Oftentimes, an eclipse moves the story forward but also unleashes something dark. In The Little Shop of Horrors (1986), based on the off-Broadway musical of the same name, the monstrous plant Audrey II mysteriously appears in a Chinese store during a total solar eclipse. Similarly, in the “Dreams Take Flight” episode of the Japanese anime series Sailor Moon (2000), a solar eclipse releases a villainous gang that attempts to use the energy of the sun to free an evil queen from a mirror prison. And, in Hellboy, the 2004 film directed by Guillermo del Toro, a lunar eclipse grants the protagonist the opportunity to open the gates of hell to release the seven gods of chaos.
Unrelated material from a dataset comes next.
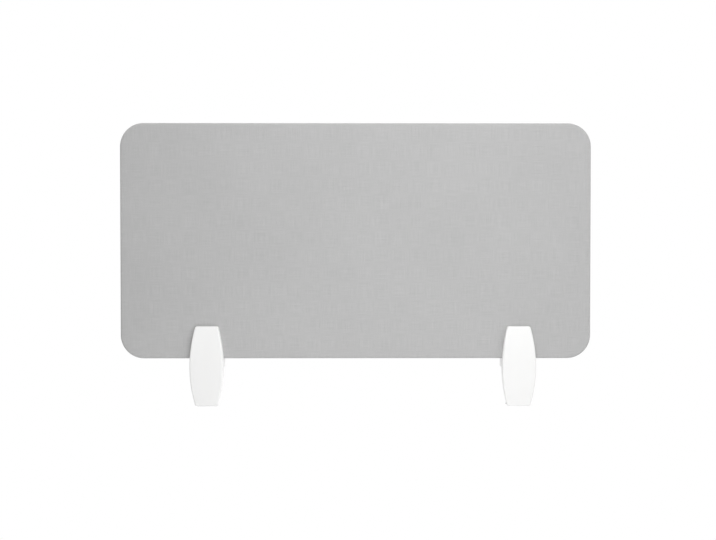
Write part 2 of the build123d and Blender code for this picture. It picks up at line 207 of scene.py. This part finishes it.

Michael Siegel, astrophysicist and movie enthusiast, agrees that, since eclipses disrupt the natural harmony of sunrise-sunset or moonrise-moonset, it is only natural for creators to use this disruption as an analogy in a fictional narrative. “Human lives are defined by the sun. Our day-night cycles and our seasons are all determined by the location of the sun in the sky. Many ancient cultures worshiped the sun as a god. The sky and the movement of celestial objects has long been connected with the divine and prophecy,” he explains. “Eclipses are also relatively unusual, especially total solar eclipses, so one occurring in a TV show or movie is a big sign that something important is happening.”
This can include a confrontational encounter or an exchange of power. The film Apocalypto (2006) features a solar eclipse that helps to tip the balance in favor of the protagonist. In one of the pivotal scenes of the movie, the main character, Jaguar Paw, is about to be sacrificed in a Mayan altar, but is spared when the moon suddenly obscures the sun. The Mayans take the eclipse as a sign that the gods have been appeased, so Jaguar Paw’s life is pardoned. Finally, James Cameron is another one of the directors to have succumbed to the eclipse trope by featuring one during the final battle between the Metkayina clan and a group of members of the RDA in Avatar: The Way of Water (2022).
“There is certainly a metaphorical element to the powerful sun being eclipsed by the lesser moon,” Siegel says. “It can represent the powerless triumphing over the powerful. This goes all the way back to the biblical story of the ten plagues, where the 9th plague was darkness during the day, a triumph of God over the Egyptian sun god Ra, their most powerful deity, on behalf of a powerless people.”
Even though eclipses are cyclical and brief, their cameos seem to be tied to the concept of closure or at least transformation. There might not be any more female-looking moons and devilish-looking suns that lick their lips and wink their eyes at each other awaiting their interlude, but that same sense of reawakening experienced by the astronomer after falling from a window is still present within today’s cinematic portrayals.
“I suppose the darkness of an eclipse could be interpreted as a kind of final act or closing of the curtain,” Ashley Christine concludes. “Maybe writers and producers view it as a reboot, a way to begin again. Like a baptism of darkness.”